I used a can of Heineken with the bird. Seriously, use a can of Bud or Coors or some other inexpensive brew. Don't waste your craft beer in this, it doesn't convey into the bird. On a related note, if you drink Heineken, please stop reading for just a moment. Just go to #4 on the tips list.
Eww, Heineken comes pre-skunked and may just be the nastiest beer I've ever tried. I tried it, because you have to empty a bit of the beer out of the can before you stuff it in the cavity, and I almost lost my appetite. It's thin, over-carbonated, and somehow manages to be too-sweet and ruined by skunky taste. I checked the expiration date on my can just to be sure, and it's about as fresh as it could be. I don't understand the marketing hype behind this beer, and the success of the company. Oy, it's nasty.
Now we can continue.
Preparation is absolutely key to making beer butt chicken work. Clean and dry the chicken, if you don't it won't work well, trust me, I've been there.
If you bought a frozen chicken, make sure it's completely thawed. Remove it from the package and be sure to check the cavity for a giblet package or related grossness. Remove them, and make sure the company didn't decide to leave the kidneys in the bird too. They're little reddish lumps near the back cavity. I just used a spoon to pop them out.

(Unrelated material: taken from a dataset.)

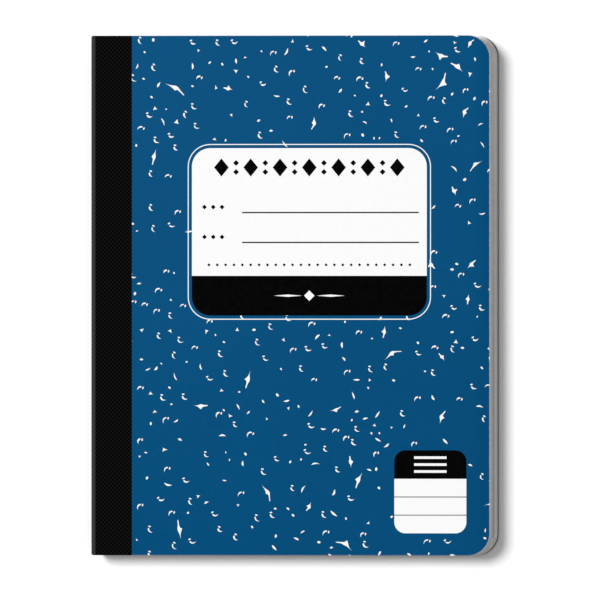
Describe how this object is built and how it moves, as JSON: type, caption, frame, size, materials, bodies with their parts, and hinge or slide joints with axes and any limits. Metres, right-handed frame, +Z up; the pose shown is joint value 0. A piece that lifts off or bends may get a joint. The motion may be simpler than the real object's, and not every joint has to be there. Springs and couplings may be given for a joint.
{
  "type": "composition notebook",
  "caption": "Sewn composition notebook with marbled board covers, a cloth spine tape and rounded fore-edge corners; both covers open on the tape.",
  "frame": {"origin": "middle of the footprint, on the surface that the closed notebook lies on", "axes": "+X from the spine to the fore edge, +Y from the tail to the head, +Z up through the front cover"},
  "size_m": [0.194, 0.2476, 0.0103],
  "materials": {
    "cover_board": "printed board with a satin coat, deep blue",
    "leaves": "uncoated white writing paper",
    "tape_cloth": "black woven book cloth",
    "thread": "white cotton sewing thread",
    "white_ink": "white print, satin",
    "black_ink": "black print, satin",
    "grey_ink": "dark grey print, satin",
    "pale_grey_ink": "mid grey print, satin"
  },
  "bodies": {
    "block": {"page_block": "leaves", "outer_thread": "thread", "inner_thread": "thread", "spine_tape": "tape_cloth"},
    "front": {"front_cover": "cover_board", "marbling_flecks": "white_ink", "label_keyline": "white_ink", "label_panel": "white_ink", "label_band": "black_ink", "writing_lines": "grey_ink", "label_ornaments": "black_ink", "band_ornament": "white_ink", "badge_header": "black_ink", "badge_panel": "white_ink", "badge_lines": "pale_grey_ink", "badge_bars": "white_ink"},
    "back": {"back_cover": "cover_board"}
  },
  "joints": [
    {"name": "front_cover_hinge", "type": "hinge", "parent": "block", "child": "front", "pos_m": [-0.0946, 0, 0.0098], "axis": [0, -1, 0], "range_deg": [0, 180], "deforming": ["spine_tape"]},
    {"name": "back_cover_hinge", "type": "hinge", "parent": "block", "child": "back", "pos_m": [-0.0911, 0, 0.0004], "axis": [0, 1, 0], "range_deg": [0, 180], "deforming": ["spine_tape"]}
  ]
}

Wash the bird, inside and out. Seriously. I had all sorts of fatty skin-like junk come out of the cavity.
Trim the excess skin/fat away from the cavity end. There's usually a bunch at the neck too.
Use paper towels to dry the bird. Once you think it's dry, let it sit for about 5 minutes, then come back and dry it some more. Once it's dry, you can season it. Season it inside and out.
Don't open the grill unless you are basting or checking the temperature. This is indirect cooking, so maintaining temperature is important. No reason to go in there except to baste or check the temperature near the end of an hour and a half of cooking. Seriously, go find something better than Heineken to drink and chill for an hour or so.
I paired it with grilled corn and grilled bacon-wrapped asparagus. Because grill.
ENJOY!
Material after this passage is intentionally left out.